Saya mengulangnya beberapa kali. Di sesi akhir, menjelang membuka mata, saya mendongak. Gugus awan menyebar di langit biru. Saya tersenyum, bahagia. Bersyukur karena Allah masih izinkan saya menjalani hidup pagi ini.
Matahari bersinar, saat itu pula flora dan fauna mulai menggeliat. Pepohonan cemara berjejer di tepi trek joging, seperti kumpulan pohon natal di luar negeri. Pun trembesi dengan daun-daun kecilnya yang hijau dan kuning.
Di antara pepohonan itu, bertengger dua kelompok burung.
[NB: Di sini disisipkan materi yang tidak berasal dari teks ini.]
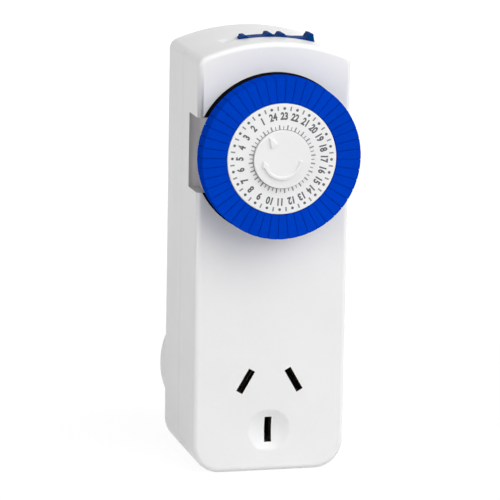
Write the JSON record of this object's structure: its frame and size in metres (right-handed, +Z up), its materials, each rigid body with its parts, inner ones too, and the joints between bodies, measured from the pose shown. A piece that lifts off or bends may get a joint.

Saya cuma kenal jenis pipit. Satu kelompok lagi, yang hinggap di cemara agak gersang, ada burung yang tampaknya seperti bondol haji dengan kepala putih tapi bertubuh lebih besar. Biarlah ahli burung datang ke sini untuk melihatnya.
Di bawah, ada banyak spot yang disinggahi burung gereja alias pingau. Mereka selalu terbang saat saya dekati. Jelas saya bukanlah pawang burung.
Beda sekali ketika saya duduk berlama-lama di antara tanaman Mimosa pudica. Saya menyentuh dedaunannya yang mekar sempurna. Seketika menjadi kerdil, menyatu dengan tangkai.
Saya mulai larut dengan tanaman berdaun aneh itu, Putri Malu. Namun di balik ‘sifat malu’, tanaman yang batangnya berduri itu juga mengeluarkan bunga yang anggun: bunga bulat seukuran ujung jari dengan bulu-bulu warna merah jambu.
Saya meninggalkan jogging track di bantaran Krueng Lamnyong dengan memotong jalan kota yang belum macet. Jangan sampai larut dalam kenikmatan pagi, karena kehidupan masih berlanjut. Alasan inilah yang menyebabkan saya kemudian lebih suka joging sebelum pagi.
Dengan begitu, saya tiba rumah saat orang lain mungkin sedang mandi dan sarapan–sebelum memulai aktivitas. Bahkan kawan saya masih tertidur saat saya masuk rumah.
Saya benar-benar mencapai klimaks dari aktivitas ini, ketika keringat lantas berhenti keluar dari pori-pori tubuh, sementara jiwa saya mengeluarkan semangat untuk menikmati hidup.